- [THE EXERCISE] Only the lines from the first one through the line with "module lift_cover_4() lift_cover(4);" should be printed, exactly as they appear.
········
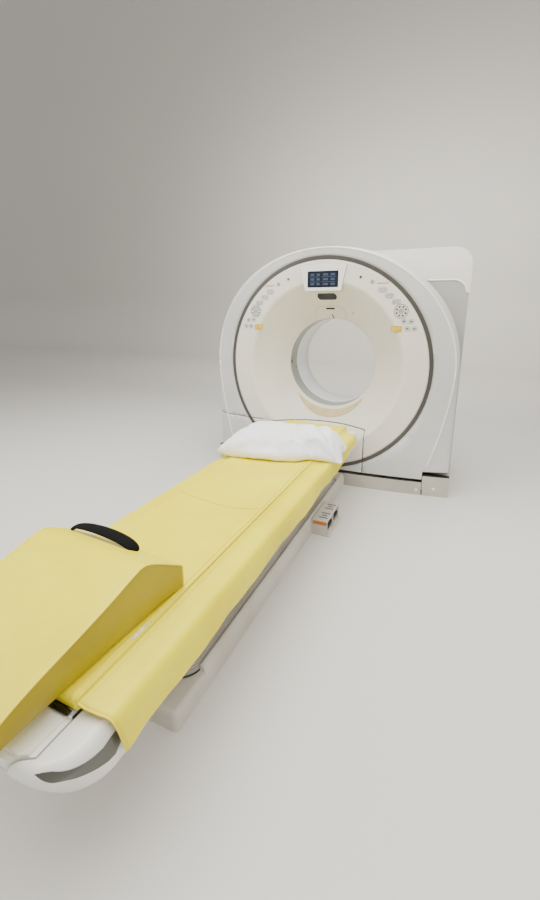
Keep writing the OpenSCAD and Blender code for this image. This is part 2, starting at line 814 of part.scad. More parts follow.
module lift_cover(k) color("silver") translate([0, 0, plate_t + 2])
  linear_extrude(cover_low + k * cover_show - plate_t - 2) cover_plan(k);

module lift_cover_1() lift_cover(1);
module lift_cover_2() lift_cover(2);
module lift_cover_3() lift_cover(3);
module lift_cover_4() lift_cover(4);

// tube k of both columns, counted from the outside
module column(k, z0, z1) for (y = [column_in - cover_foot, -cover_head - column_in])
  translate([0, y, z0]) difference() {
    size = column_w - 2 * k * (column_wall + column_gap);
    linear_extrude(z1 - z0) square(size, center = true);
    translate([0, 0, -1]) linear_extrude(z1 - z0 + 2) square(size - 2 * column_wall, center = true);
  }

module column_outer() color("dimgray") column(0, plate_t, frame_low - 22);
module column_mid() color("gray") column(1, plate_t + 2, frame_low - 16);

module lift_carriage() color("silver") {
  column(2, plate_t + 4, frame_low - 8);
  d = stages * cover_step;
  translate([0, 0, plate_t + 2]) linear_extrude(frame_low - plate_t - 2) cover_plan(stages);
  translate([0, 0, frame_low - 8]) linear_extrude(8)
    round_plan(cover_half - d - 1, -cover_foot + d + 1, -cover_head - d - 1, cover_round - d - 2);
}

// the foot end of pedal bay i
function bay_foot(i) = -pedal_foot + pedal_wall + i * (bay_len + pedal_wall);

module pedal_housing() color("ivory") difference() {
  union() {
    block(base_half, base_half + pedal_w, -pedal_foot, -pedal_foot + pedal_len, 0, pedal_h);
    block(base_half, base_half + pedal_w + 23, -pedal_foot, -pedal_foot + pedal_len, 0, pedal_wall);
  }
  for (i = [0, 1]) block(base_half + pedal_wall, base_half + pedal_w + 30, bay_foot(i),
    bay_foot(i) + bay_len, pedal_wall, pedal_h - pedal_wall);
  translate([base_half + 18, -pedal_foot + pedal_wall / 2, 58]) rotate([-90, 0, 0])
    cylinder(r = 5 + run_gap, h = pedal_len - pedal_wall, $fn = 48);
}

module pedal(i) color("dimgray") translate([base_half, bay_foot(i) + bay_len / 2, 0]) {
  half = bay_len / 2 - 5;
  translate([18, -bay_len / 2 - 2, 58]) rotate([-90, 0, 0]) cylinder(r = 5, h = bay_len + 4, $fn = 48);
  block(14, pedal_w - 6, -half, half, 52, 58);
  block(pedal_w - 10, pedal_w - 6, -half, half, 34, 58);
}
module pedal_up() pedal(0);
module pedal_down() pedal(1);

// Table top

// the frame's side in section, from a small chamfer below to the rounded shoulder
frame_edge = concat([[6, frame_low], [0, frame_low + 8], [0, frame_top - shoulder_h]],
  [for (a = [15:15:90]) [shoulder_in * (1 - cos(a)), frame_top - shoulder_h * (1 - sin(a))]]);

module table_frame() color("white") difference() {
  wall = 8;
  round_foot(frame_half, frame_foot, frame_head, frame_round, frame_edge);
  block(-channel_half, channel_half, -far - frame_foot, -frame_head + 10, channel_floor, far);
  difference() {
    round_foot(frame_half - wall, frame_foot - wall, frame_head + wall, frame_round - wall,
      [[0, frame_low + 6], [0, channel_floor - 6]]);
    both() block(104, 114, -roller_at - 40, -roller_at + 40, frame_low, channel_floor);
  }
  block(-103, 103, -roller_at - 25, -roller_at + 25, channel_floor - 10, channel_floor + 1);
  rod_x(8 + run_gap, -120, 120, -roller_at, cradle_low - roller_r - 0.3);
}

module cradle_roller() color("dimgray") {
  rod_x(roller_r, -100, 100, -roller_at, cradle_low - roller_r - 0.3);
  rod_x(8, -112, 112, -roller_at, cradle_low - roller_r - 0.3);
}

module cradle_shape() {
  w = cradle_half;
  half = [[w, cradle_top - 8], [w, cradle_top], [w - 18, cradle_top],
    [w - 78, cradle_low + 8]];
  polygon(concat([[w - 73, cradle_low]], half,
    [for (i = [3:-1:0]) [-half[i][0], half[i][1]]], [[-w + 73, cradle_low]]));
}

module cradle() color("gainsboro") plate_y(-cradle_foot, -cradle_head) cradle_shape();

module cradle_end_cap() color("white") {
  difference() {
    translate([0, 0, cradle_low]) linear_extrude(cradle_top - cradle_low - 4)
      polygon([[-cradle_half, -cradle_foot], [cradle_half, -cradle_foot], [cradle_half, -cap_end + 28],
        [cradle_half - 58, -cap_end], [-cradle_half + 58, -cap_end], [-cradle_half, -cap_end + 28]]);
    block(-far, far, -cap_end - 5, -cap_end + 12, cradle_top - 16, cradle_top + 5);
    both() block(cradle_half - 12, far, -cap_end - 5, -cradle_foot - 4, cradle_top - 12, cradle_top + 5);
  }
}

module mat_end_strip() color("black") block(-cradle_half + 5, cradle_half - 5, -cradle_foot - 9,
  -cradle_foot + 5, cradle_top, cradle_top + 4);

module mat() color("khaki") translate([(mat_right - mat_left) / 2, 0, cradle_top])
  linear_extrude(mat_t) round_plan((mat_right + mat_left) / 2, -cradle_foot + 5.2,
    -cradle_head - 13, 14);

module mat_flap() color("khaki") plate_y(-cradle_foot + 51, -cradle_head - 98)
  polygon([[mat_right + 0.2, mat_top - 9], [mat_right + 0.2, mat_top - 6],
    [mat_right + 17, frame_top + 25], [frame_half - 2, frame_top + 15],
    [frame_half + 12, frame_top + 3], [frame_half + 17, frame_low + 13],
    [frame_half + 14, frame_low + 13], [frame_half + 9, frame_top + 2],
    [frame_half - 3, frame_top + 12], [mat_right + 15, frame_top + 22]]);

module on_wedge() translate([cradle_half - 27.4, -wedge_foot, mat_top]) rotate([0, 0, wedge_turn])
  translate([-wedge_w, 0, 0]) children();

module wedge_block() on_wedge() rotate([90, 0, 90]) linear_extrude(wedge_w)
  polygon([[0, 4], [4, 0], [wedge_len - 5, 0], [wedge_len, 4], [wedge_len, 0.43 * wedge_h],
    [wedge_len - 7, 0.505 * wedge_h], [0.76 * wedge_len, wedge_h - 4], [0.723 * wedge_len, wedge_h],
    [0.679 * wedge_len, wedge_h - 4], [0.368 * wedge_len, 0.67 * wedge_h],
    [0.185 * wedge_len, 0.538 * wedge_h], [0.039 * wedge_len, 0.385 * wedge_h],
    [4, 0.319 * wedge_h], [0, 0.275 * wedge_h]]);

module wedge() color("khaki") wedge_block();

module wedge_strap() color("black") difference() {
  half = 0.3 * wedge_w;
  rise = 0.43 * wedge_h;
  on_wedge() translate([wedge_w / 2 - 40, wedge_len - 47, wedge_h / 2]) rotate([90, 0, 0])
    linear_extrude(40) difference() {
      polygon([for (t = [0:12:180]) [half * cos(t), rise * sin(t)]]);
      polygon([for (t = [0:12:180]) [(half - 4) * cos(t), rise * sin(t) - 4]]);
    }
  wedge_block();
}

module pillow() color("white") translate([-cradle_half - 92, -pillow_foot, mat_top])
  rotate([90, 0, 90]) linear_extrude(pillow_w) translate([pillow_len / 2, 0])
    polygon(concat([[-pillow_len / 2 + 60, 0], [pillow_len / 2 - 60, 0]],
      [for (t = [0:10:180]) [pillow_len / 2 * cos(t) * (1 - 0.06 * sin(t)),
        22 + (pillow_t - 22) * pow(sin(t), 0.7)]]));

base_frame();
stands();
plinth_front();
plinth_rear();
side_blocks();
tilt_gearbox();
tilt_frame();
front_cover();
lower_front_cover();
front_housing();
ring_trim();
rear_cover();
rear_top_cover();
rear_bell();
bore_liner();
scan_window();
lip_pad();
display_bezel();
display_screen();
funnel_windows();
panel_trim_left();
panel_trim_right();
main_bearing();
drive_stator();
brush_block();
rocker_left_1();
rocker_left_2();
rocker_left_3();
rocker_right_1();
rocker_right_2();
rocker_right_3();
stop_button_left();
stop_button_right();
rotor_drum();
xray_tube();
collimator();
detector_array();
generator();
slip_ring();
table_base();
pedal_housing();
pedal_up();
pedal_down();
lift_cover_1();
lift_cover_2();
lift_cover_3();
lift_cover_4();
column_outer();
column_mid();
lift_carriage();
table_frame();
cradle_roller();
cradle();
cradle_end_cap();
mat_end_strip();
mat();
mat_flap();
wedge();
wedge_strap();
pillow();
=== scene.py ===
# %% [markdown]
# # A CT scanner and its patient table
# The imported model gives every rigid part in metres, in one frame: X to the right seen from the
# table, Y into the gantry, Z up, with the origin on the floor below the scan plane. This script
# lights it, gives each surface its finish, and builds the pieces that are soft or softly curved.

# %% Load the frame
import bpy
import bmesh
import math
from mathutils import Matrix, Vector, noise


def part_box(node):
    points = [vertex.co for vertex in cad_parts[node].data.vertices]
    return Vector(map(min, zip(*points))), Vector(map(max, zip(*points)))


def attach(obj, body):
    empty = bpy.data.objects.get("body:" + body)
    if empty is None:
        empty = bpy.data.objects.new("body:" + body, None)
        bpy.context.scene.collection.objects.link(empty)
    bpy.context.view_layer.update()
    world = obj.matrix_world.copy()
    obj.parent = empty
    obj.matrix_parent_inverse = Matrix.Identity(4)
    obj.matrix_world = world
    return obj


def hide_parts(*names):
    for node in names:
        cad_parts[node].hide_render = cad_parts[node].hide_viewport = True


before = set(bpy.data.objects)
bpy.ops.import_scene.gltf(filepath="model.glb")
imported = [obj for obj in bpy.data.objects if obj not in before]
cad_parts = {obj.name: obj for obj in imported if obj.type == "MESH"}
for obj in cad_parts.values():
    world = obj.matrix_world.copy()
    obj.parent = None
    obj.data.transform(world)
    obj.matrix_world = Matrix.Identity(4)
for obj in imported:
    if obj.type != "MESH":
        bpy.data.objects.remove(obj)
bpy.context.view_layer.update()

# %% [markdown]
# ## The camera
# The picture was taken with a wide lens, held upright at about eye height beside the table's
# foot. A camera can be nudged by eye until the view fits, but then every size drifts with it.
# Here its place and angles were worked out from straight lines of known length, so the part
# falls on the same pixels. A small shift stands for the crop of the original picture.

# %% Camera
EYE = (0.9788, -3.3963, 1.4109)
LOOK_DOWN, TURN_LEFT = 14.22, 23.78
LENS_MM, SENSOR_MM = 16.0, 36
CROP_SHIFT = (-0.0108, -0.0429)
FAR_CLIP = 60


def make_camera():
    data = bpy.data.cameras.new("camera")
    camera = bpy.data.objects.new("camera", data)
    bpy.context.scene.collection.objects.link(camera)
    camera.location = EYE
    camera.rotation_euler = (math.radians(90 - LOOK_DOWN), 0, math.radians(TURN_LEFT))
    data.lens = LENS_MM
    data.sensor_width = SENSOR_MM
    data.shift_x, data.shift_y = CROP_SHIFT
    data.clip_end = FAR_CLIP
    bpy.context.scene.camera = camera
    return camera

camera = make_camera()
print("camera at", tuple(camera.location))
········
- [SOLUTION]
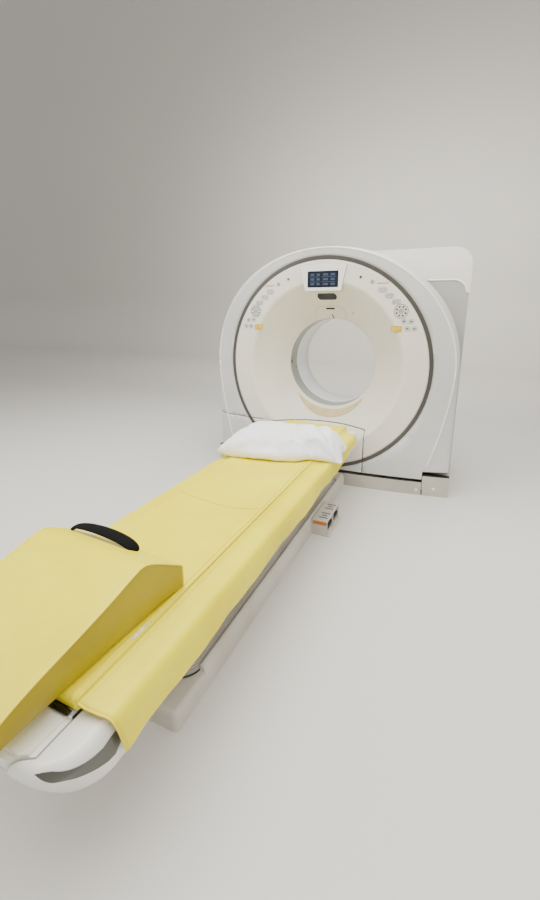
Keep writing the OpenSCAD and Blender code for this image. This is part 2, starting at line 814 of part.scad. More parts follow.
module lift_cover(k) color("silver") translate([0, 0, plate_t + 2])
  linear_extrude(cover_low + k * cover_show - plate_t - 2) cover_plan(k);

module lift_cover_1() lift_cover(1);
module lift_cover_2() lift_cover(2);
module lift_cover_3() lift_cover(3);
module lift_cover_4() lift_cover(4);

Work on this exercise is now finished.